Of Sam, loneliness, and despairBut if the episode is about hidden female agency, and sexuality, it's also about loneliness, and how fear of rejection stops us from openly admitting our longing to others. Sam yearns for female companionship and comfort, but receives none (not even the spurious companionship of the Test Card Girl). Carol longs for her husband, but knows that she'll always have to share him with others — not just sexually, which is bad enough, but romantically, which is intolerable.
The episode often uses mirroring to show this. The "cold open" (the teaser that precedes the title sequence) starts with a brief dream sequence, a flashback to when Sam was a feverish, bedridden 4-year-old in 1973. The pyjama'ed youngster is visited at his sickbed by his aunt Heather, who appears — a vision in red — in his doorway.
(Note that we see her first in a reflection — Australia is the wrong way round on the globe — suggesting that the reality we're seeing through Sam's eyes may be deceptive.)
Sammy's innocence is emphasised by the teddy-bear face on his pillow... a storybook version of his own:
She presses a cool cloth to his forehead, murmurs comforting words, and promises to be there for him "always".
Next we see the adult version of Sam, a mirror image of his youthful self, waking up in his pyjamas in his 1973 bedsit. We watch him try to connect with his loved ones in 2006, and fail miserably. He's desperate for contact, for affection, but this time he's getting nothing but static from the TV. There are no loving voices or comforting touches to soothe the adult Sam, be they ghostly ones from 2006 or fleshly ones in 1973.
A little later in the episode, to underscore Sam's loneliness, we see him scraping out a saucepan and eating a solitary meal, with a freshly-opened bottle of wine in front of him. Again, the television's on, but no one is speaking to him from it. He's the very picture of loneliness.
The denouement has Sam back in his bedsit, his bottle now two-thirds empty, eating another lonely meal and still failing to connect.
Finally, as Sam least expects it, a presenter with Heather's face speaks from the TV, reciting the same trio of reassurances she spoke to her 4-year-old nephew (It breaks my heart to see you like this / remember, your Auntie Heather will always be here for you / you've always been my favourite nephew, Sam). But this time her words are empty, she's literally beyond reach.

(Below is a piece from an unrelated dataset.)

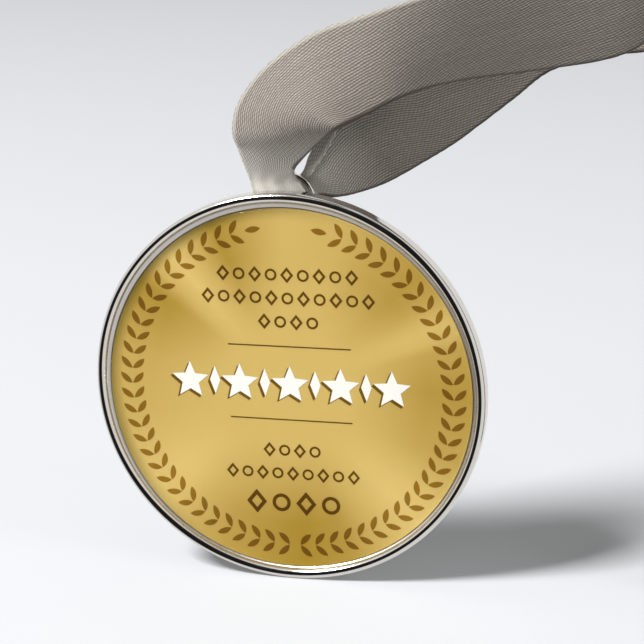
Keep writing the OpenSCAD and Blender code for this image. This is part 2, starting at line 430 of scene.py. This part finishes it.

In case we miss the point, presenter!Heather mentions two songs: "The Twelfth of Never", which has just ended, and "Alone Again (Naturally)", which we hear over the credits. The first — presumably the 1973 release by Donny Osmond — begins, not with a declaration of eternal love, but with a cry of eternal need. And the second is a lonely, self-pitying dirge whose protagonist (who was jilted at the altar and whose parents have died) promises to "treat [him]self" by throwing himself off the top of a "nearby tower". Finale foreshadowing for the win!
The significance of Sam's wardrobe?
Sam is forever reminding us how much he hates being in 1973, just hates it. Yet I wonder if one of the reasons Sam's flailing so much in this ep is that he's showing signs of having accommodated to it. For one thing, at some point he acquired a full wardrobe! We see him in pyjamas (not asleep in clothes and buried in paperwork). He's bought a smart tracksuit to jog in. He's got a proper pinstripe suit to wear to the Twillings' parties and, most tellingly maybe, HE'S GOT TENNIS WHITES OMG.
What can I say, I love Sam mixing it up
And, OK, perhaps the tennis togs were purchased for the undercover op, but still: we're seeing a Sam who's adjusting to his new reality, however reluctantly. Possibly he hates himself for that, and hates 1973 for forcing him to 'accept' it as his new home so far as to buy clothes within it. It's like he's stuck in a Sims City and is finally fed up with the default clothes that come with his avatar.
In short, the Sam we see in 2x04 is coming to the realisation that he may be stuck for good in 1973, and worse, that he's becoming acclimatised. Sam's like an expatriate who's getting rather too used to living abroad, and this realisation is terrifying. Hence his pleas to the voices of 2006: especially to Heather, who (we are now told) was like a young, glamorous surrogate mother to him.
Up until now Sam has relied on the television and the radio set to carry the beloved voices of 2006 to him; now, they're both silent. The only voices he hears are ghostly ones — a few words carried on a staticky car-radio, a "wrong number" phone call from a phone box. When he tells Annie at the end that he's got plans for the evening, he actually spends it watching the telly, hoping for his voices to return. And as we know, we finally do see AND hear Heather's cloying words, speaking directly to him from the television — and then she wears a frankly terrifying grimace... almost as though she's the Test Card Girl's adult persona. (And there's a scary thought...)
I do find this picture quite terrifying actually
But of course Sam doesn't know if he's remembering Heather's words from his childhood illness, or if he's hearing the voice of the much older Heather at his bedside in 2006. Either way, it's cold comfort. In this ep, every mysterious "communication" Sam hears is in Heather's voice, which underlines (I think) how desperately he wants this nurturing mother-figure back in his life... if only to be cuddled and told that everything will be all right.
This episode is ridiculously chock-a-block with such ironies. Sam is surrounded by women at a sex party, yet he's lonely and celibate. He's invited to join Annie and her friends for a night out, yet opts for miserable solitude in the hope that he'll hear a ghostly voice from 2006. Roger Twilling, who is patently creepy and selfish, gets all the women he wants... we even learn that one (Sandra) fell in love with him!
More paradoxes: Annie is clever and competent, yet no one takes her seriously as a policewoman (including Sam). The male officers investigate the case in their "manly" way, yet come up empty-handed. A girl who spouts nonsensical obscenities knows the secret that saves a woman's life. Chris takes Ray's advice on seduction, with embarrassing consequences; Chris's own sexual ineptitude makes his girlfriend untouchable (especially her lips, the source of so much sexual pleasure). Heather, a mother-figure who is devoted to Sam, not only fails to recognise him but treats him with scathing contempt. And communication devices... are windows into loneliness and despair.